金水敏(2012.3)「理由の疑問詞疑問文とスコープ表示について」『近代語研究』16.
要点
- 必然的に焦点とみなされる「なぜ」の疑問詞疑問文を用いて、ノダ文の形成史を考える。
- 以下の、久野・田窪の一般化を踏まえる。
- 否定辞「ない」と疑問詞「か」のスコープはそれが附加されている同士、形容詞、「名詞/形容動詞+だ」に限られる。(久野)
- 「ない」および「か」の焦点はそれらの成分に統語構造上、c-commandされなければならない。日本語と英語の違いとして階層性のパラメータを仮定すればよい。(田窪)
- 以下の、久野・田窪の一般化を踏まえる。
- 上の一般化を承け、以下の仮説を立てる。
- 1 現代共通語では、穴埋め式(=マルチプル・チョイス式でない)焦点の疑問詞を「か」の焦点に持つことはできない。

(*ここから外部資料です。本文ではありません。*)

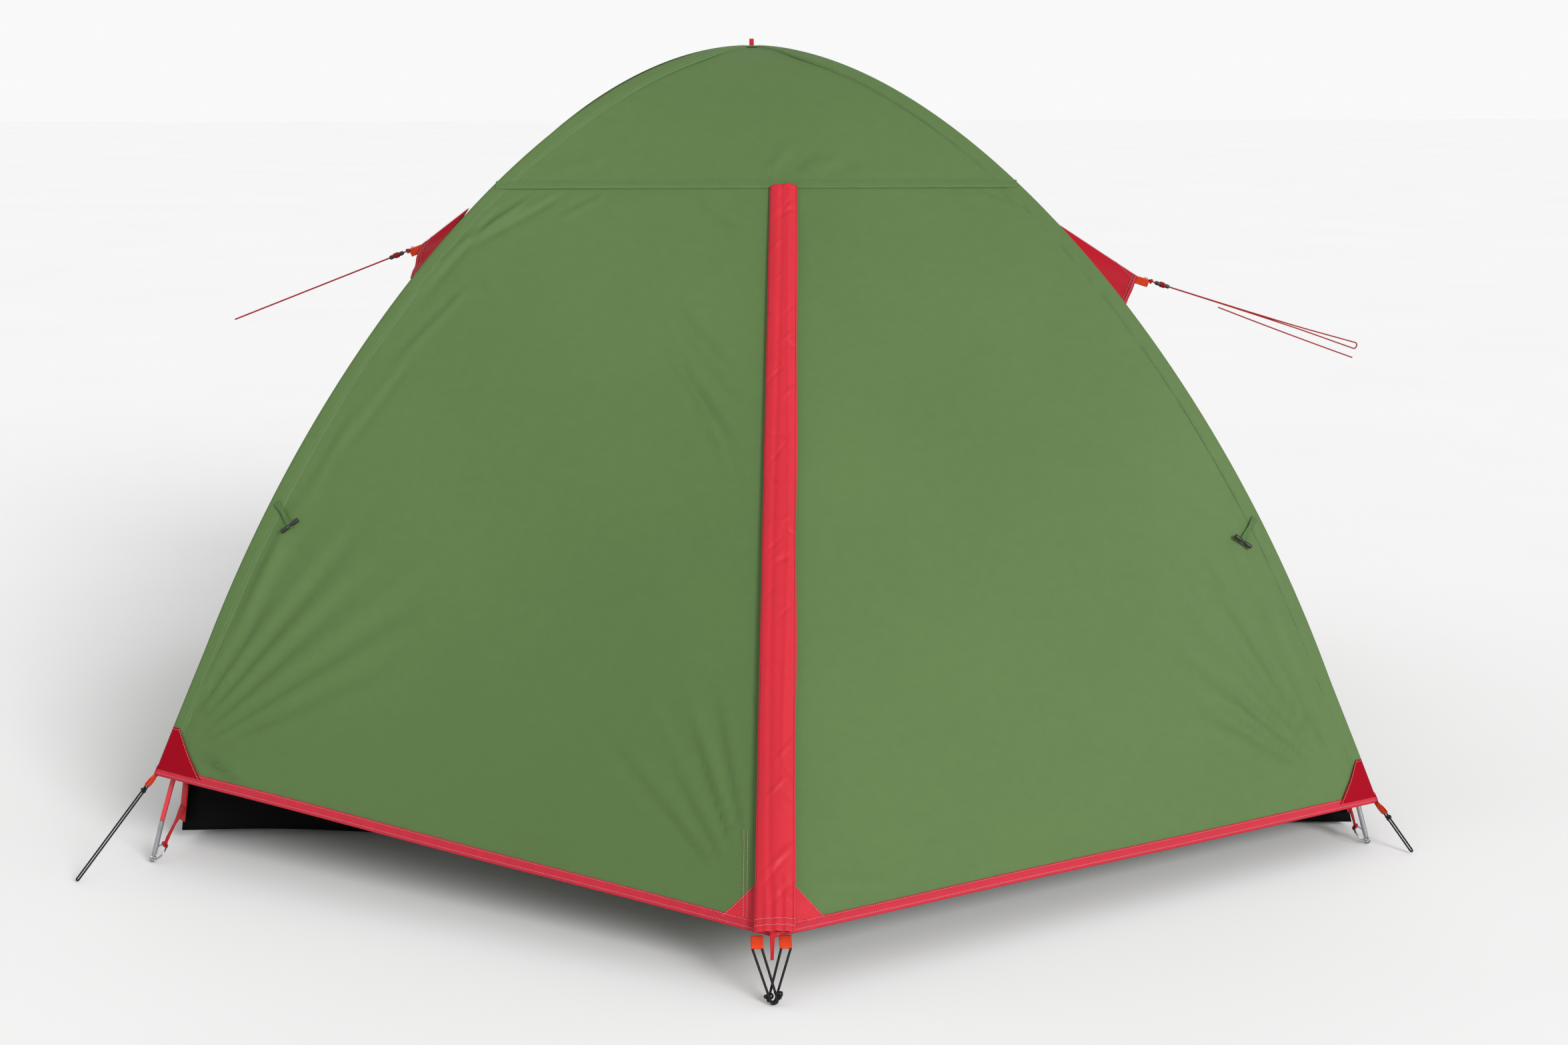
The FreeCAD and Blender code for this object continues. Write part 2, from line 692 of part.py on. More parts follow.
def guy_tail():
    """Loose end of the right guy line, below its loop."""
    run, _across, normal = guy_frame(HOOD_TIP_RIGHT, GUY_END_RIGHT)
    down = normal if normal.z < 0 else normal * -1
    start = HOOD_TIP_RIGHT + run * (RUNNER_PLACE + RUNNER[0] / 2 + 108.0) + down * 9.0
    end = GUY_END_RIGHT + down * 24.0
    middle = between(start, end, 0.5) + down * 2.0
    save("guy_tail_right", tube("guy_tail_right", [start, middle, end], GUY_D))


# ---------------------------------------------------------------- pegging cords
def peg_cords():
    """Elastic loops at the front corners and cord loops at the middle of the front hem."""
    for side, word, hem, peg in ((-1, "left", HEM_LEFT, Vector(-1154.0, -839.0, 4.0)),
                                 (1, "right", HEM_RIGHT, Vector(1112.0, -800.0, 4.0))):
        corner = ridge(hem, side, -1, FLY_OFFSET)
        out = Vector(side * 0.62, -0.28, -0.73).normalize()
        start = corner + out * 23.5 + Vector(-side * 1.5, 1.0, 0)
        run = (peg - start).normalize()
        across = run.cross(Vector(side * 0.5, 0.5, 0.7)).normalize() * 3.5
        points = [start - across, peg - across, peg + across, start + across]
        name = "corner_elastic_%s" % word
        save(name, tube(name, points, ELASTIC_D))
    for side, word, depth, foot in ((-1, "left", -5.0, -1.0), (1, "right", 2.5, -6.0)):
        centre = front_point(side, 0.0, 1.0) + Vector(TAB_PLACE[side], 0, 0)
        top = centre + Vector(0, -22.5, -9.2)
        low = Vector(ZIP_FOOT_X + foot, top.y - 20.0 + depth, PEG_LOOP_D / 2 + 2.0)
        points = [top - Vector(7.0, 0, 0), low - Vector(5.0, 0, 0), low + Vector(5.0, 0, 0),
                  top + Vector(7.0, 0, 0)]
        name = "peg_loop_%s" % word
        save(name, tube(name, points, PEG_LOOP_D))


# ---------------------------------------------------------------- toggles
TOGGLE_HEIGHT = 0.41
TAPE = (58.0, 11.0, 1.4)
TOGGLE_BAR = (36.0, 8.0)


def toggle_frame(side):
    """Where a tape is sewn, the way it hangs down the gusset, across it, and out from it."""
    top = front_point(side, TOGGLE_HEIGHT, 0.012)
    low = front_point(side, TOGGLE_HEIGHT - 0.030, 0.060)
    across_panel = front_point(side, TOGGLE_HEIGHT, 0.2) - front_point(side, TOGGLE_HEIGHT, 0.0)
    along_panel = front_point(side, TOGGLE_HEIGHT + 0.03, 0.03) - front_point(side, TOGGLE_HEIGHT - 0.03, 0.03)
    out = across_panel.cross(along_panel).normalize()
    if out.y > 0:
        out = out * -1
    run = (low - top).normalize()
    return top + out * 3.5, run, run.cross(out).normalize(), out


def toggles():
    for side, word in ((-1, "left"), (1, "right")):
        top, run, across, out = toggle_frame(side)
        tape = bar(top, top + run * TAPE[0], across, TAPE[1], TAPE[2])
        centre = top + run * (TAPE[0] - 4.0) + out * (TOGGLE_BAR[1] / 2 + 0.2)
        start = centre - across * (TOGGLE_BAR[0] / 2)
        toggle = tape.fuse(Part.makeCylinder(TOGGLE_BAR[1] / 2, TOGGLE_BAR[0], start, across))
        other = {"left": "right", "right": "left"}[word]
        save("toggle_front_%s" % word, toggle)
        save("toggle_rear_%s" % other, turned(toggle))


# ---------------------------------------------------------------- inner tent
INNER_LOW = share_at_height(TUB_HEIGHT + 3.0, -INNER_OFFSET)
INNER_TOP = 0.97
INNER_CLOTH = 1.5


def inner_point(u, side, end, deeper=0.0):
    """Point of an inner corner seam, which runs under the pole."""
    s, z = arch(u, -INNER_OFFSET - deeper)
    low = arch(INNER_LOW, -INNER_OFFSET - deeper)[0] * FOOT_SPACING_X / 2 / HALF_SPAN
    x = s * FOOT_SPACING_X / 2 / HALF_SPAN * (FLOOR_X - deeper) / low
    y = x * (FLOOR_Y - deeper) / (FLOOR_X - deeper)
    return Vector(side * x, end * y, z)


def inner_panel(shares, first, second, columns=(0.0, 1.0)):
    grids = []
    for deeper in (0.0, INNER_CLOTH):
        grid = []
        for u in shares:
            a = inner_point(u, first[0], first[1], deeper)
            b = inner_point(u, second[0], second[1], deeper)
            grid.append([between(a, b, c) for c in columns])
        grids.append(grid)
    return cloth(grids[0], grids[1])


def groundsheet():
    outer = Part.makeBox(2 * FLOOR_X, 2 * FLOOR_Y, TUB_HEIGHT, Vector(-FLOOR_X, -FLOOR_Y, 0))
    room = Part.makeBox(2 * (FLOOR_X - TUB_WALL), 2 * (FLOOR_Y - TUB_WALL), TUB_HEIGHT,
                        Vector(-FLOOR_X + TUB_WALL, -FLOOR_Y + TUB_WALL, TUB_WALL))
    save("groundsheet", outer.cut(room))


def inner_rows():
    """Rows that every inner panel shares: below the door, beside it, above it."""
    low = share_at_height(DOOR_SILL, -INNER_OFFSET)
    high = share_at_height(DOOR_HEAD, -INNER_OFFSET)
    return [INNER_LOW, low], rows_along(low, high), rows_along(high, INNER_TOP)


def inner_sides():
    below, beside, above = inner_rows()
    shares = below + beside[1:] + above[1:]
    left = inner_panel(shares, (-1, -1), (-1, 1))
    save("inner_side_left", left)
    save("inner_side_right", turned(left))
    top = inner_point(INNER_TOP, 1, 1)
    crown = Part.makeBox(2 * top.x, 2 * top.y, INNER_CLOTH, Vector(-top.x, -top.y, top.z + 0.1))
    save("inner_crown", crown)


def door_columns(u, half):
    """Shares across the inner front wall for a half width."""
    x = inner_point(u, 1, -1).x
    return 0.5 - half / x / 2, 0.5 + half / x / 2


def half_door(u, low, high):
    share = (u - low) / (high - low)
    return DOOR_HALF_FOOT + (DOOR_HALF_HEAD - DOOR_HALF_FOOT) * share ** 1.6


def inner_front_piece(shares, left_of, right_of):
    """Part of the inner front wall between two column rules."""
    grids = []
    for deeper in (0.0, INNER_CLOTH):
        grid = []
        for u in shares:
            a = inner_point(u, -1, -1, deeper)
            b = inner_point(u, 1, -1, deeper)
            grid.append([between(a, b, left_of(u)), between(a, b, right_of(u))])
        grids.append(grid)
    return cloth(grids[0], grids[1])


def inner_front():
    below, shares, above = inner_rows()
    low = shares[0]
    high = shares[-1]
    pieces = [inner_panel(below, (-1, -1), (1, -1)),
              inner_panel(above, (-1, -1), (1, -1)),
              inner_front_piece(shares, lambda u: 0.0,
                                lambda u: door_columns(u, half_door(u, low, high))[0]),
              inner_front_piece(shares, lambda u: door_columns(u, half_door(u, low, high))[1],
                                lambda u: 1.0)]
    wall = pieces[0].multiFuse(pieces[1:])
    save("inner_front", wall)
    save("inner_rear", turned(wall))
    gap = DOOR_GAP / HALF_LENGTH
    inside = rows_along(low + gap, high - gap)
    door = inner_front_piece(inside,
                             lambda u: door_columns(u, half_door(u, low, high) - DOOR_GAP)[0],
                             lambda u: door_columns(u, half_door(u, low, high) - DOOR_GAP)[1])
    save("inner_door_front", door)
    save("inner_door_rear", turned(door))
    return inner_point(low, 1, -1)


def pole_clips():
    """Hooks that hang the inner tent on the poles."""
    solids = []
    for side, end in quarters():
        for u in (0.2, 0.38, 0.56, 0.74):
            lift = POLE_STEP * (-1 if side * end > 0 else 1)
            centre = ridge(u, side, end)
            centre.z += lift * centre.z / TABLE[-1][1]
            ahead = ridge(u + 0.01, side, end) - ridge(u - 0.01, side, end)
            ahead = ahead.normalize()
            seam = inner_point(u, side, end)
            reach = seam - centre
            reach = (reach - ahead * reach.dot(ahead))
            inward = Vector(reach).normalize()
            hook = Part.makeCylinder(7.5, 9.0, centre - ahead * 4.5, ahead)
            hook = hook.cut(Part.makeCylinder(5.4, 9.0, centre - ahead * 4.5, ahead))
            mouth = bar(centre - inward * 20.0, centre - inward * 1.0, ahead, 12.0, 8.0)
            hook = hook.cut(mouth)
            tail = bar(centre + inward * 6.6, centre + inward * (reach.Length - 3.0), ahead, 8.0, 2.4)
            solids.append(hook.fuse(tail))
    save("pole_clips", *solids)


# ---------------------------------------------------------------- build
def show(name, point, direction):
    print("LINE", name, [round(c / 1000, 5) for c in point], [round(c, 6) for c in direction])


pole("pole_a", -1, -POLE_STEP)
pole("pole_b", 1, POLE_STEP)
pole_tips()
ring_pins()
corner_straps()
roof()
side_wall()
gussets()
for leaf_side, leaf_word in ((-1, "left"), (1, "right")):
    leaf_point, leaf_along = leaf_parts(leaf_side, leaf_word)
    show("door_front_%s" % leaf_word, leaf_point, leaf_along)
flap_point, flap_along = zip_and_flap()
show("flap_front", flap_point, flap_along)
sliders()
show("zip_front", ZIP_FOOT, ZIP_RUN)
corner_pieces()
apex_loop()
vents_and_guys()
guy_tail()
for guy_tip, guy_end in ((HOOD_TIP_LEFT, GUY_END_LEFT), (HOOD_TIP_RIGHT, GUY_END_RIGHT)):
    show("guy", guy_tip, (guy_end - guy_tip).normalize())
peg_cords()
toggles()
for toggle_side in (-1, 1):
    toggle_top, toggle_run, toggle_across, toggle_out = toggle_frame(toggle_side)
    show("toggle", toggle_top, toggle_across)
groundsheet()
inner_sides()
show("inner_door_front", inner_front(), Vector(1, 0, 0))
pole_clips()
print("pole length", round(2 * HALF_LENGTH, 1), "crossing height", round(TABLE[-1][1], 1))
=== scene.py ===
"""Looks of a dome tent on two crossing poles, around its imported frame. Metres, X right, -Y front, Z up."""

import math
import random

import bpy
import numpy as np
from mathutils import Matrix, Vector


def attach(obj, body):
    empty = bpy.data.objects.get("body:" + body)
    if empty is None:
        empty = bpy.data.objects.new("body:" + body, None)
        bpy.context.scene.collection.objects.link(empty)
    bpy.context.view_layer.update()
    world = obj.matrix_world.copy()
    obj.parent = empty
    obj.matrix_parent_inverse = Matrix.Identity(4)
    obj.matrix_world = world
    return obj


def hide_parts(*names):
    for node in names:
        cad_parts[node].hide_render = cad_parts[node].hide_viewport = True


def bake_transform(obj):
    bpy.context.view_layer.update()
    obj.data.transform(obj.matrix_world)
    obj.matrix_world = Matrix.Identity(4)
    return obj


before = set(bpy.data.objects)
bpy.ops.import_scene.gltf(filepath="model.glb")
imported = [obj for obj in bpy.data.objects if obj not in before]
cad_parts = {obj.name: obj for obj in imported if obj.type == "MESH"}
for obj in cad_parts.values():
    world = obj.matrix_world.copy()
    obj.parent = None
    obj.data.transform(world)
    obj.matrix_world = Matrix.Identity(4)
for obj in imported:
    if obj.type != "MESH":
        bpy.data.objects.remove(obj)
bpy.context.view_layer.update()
scene = bpy.context.scene

# ---------------------------------------------------------------- camera
SENSOR, LENS = 36.0, 52.8
CAMERA_PLACE = (-0.134, -4.507, 1.400)
CAMERA_DOWN, CAMERA_TURN = 12.24, -2.494   # degrees
camera_data = bpy.data.cameras.new("camera")
camera_data.sensor_width = SENSOR
camera_data.lens = LENS
camera = bpy.data.objects.new("camera", camera_data)
camera.location = CAMERA_PLACE
camera.rotation_euler = (math.radians(90.0 - CAMERA_DOWN), 0.0, math.radians(CAMERA_TURN))
scene.collection.objects.link(camera)
scene.camera = camera
scene.view_settings.view_transform = "Standard"

# ---------------------------------------------------------------- the tent's own measures, as in the frame
FOOT_X, FOOT_Y = 1.050, 0.750
FOOT_LEAN, LEAN_GAIN, TOP_POWER = 16.4, 48.6, 6.34
CLOTH = 0.0016
FLY = 0.018
INNER = 0.034
SEAM_HEIGHT = 1.115
HEM_BAND = 0.018
ZIP_TOP_X, ZIP_FOOT = 0.047, Vector((-0.010, -1.335, 0.088))
FLOOR_X, FLOOR_Y, TUB_HEIGHT = 0.990, 0.645, 0.130
HALF_SPAN = math.hypot(FOOT_X, FOOT_Y)
STEPS = 400
FLARE = (0.018, 0.010, 0.012)   # how far the corner cords pull the fly's corners off the poles
FLARE_SHARE = 0.11


def lean(u):
    last = 90.0 - FOOT_LEAN - LEAN_GAIN
    return math.radians(FOOT_LEAN + LEAN_GAIN * u + last * u ** TOP_POWER)


def pole_table():
    across, up = [0.0], [0.0]
    for i in range(STEPS):
        middle = lean((i + 0.5) / STEPS)
        across.append(across[-1] + math.sin(middle) / STEPS)
        up.append(up[-1] + math.cos(middle) / STEPS)
    length = HALF_SPAN / across[-1]
    return length, [(HALF_SPAN - a * length, b * length) for a, b in zip(across, up)]


HALF_LENGTH, TABLE = pole_table()


def arch(u, offset=0.0):
    place = min(max(u, 0.0), 1.0) * STEPS
    low = min(int(place), STEPS - 1)
    share = place - low
    s = TABLE[low][0] * (1 - share) + TABLE[low + 1][0] * share
    z = TABLE[low][1] * (1 - share) + TABLE[low + 1][1] * share
    return s + offset * math.cos(lean(u)), z + offset * math.sin(lean(u))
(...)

- 2 ただし、ノ句+「か」であれば、「か」のスコープに収めることができる。
- その上で、現代共通語の「なぜ」を調査する。
- 「「なぜ」(=マルチプル・チョイス式でない)による疑問詞疑問文はノ句によってのみ形成される」という仮説が成り立つ。
- 反語などを除けば、ダロウによる疑問文もまた、ノ句の中になければならないことが分かる。
- 一方、近松世話浄瑠璃ではノ句によって形成されるものがない。浮世風呂でも全く活発ではなく、梅児誉美でも依然としてノを伴わない結びが残存している。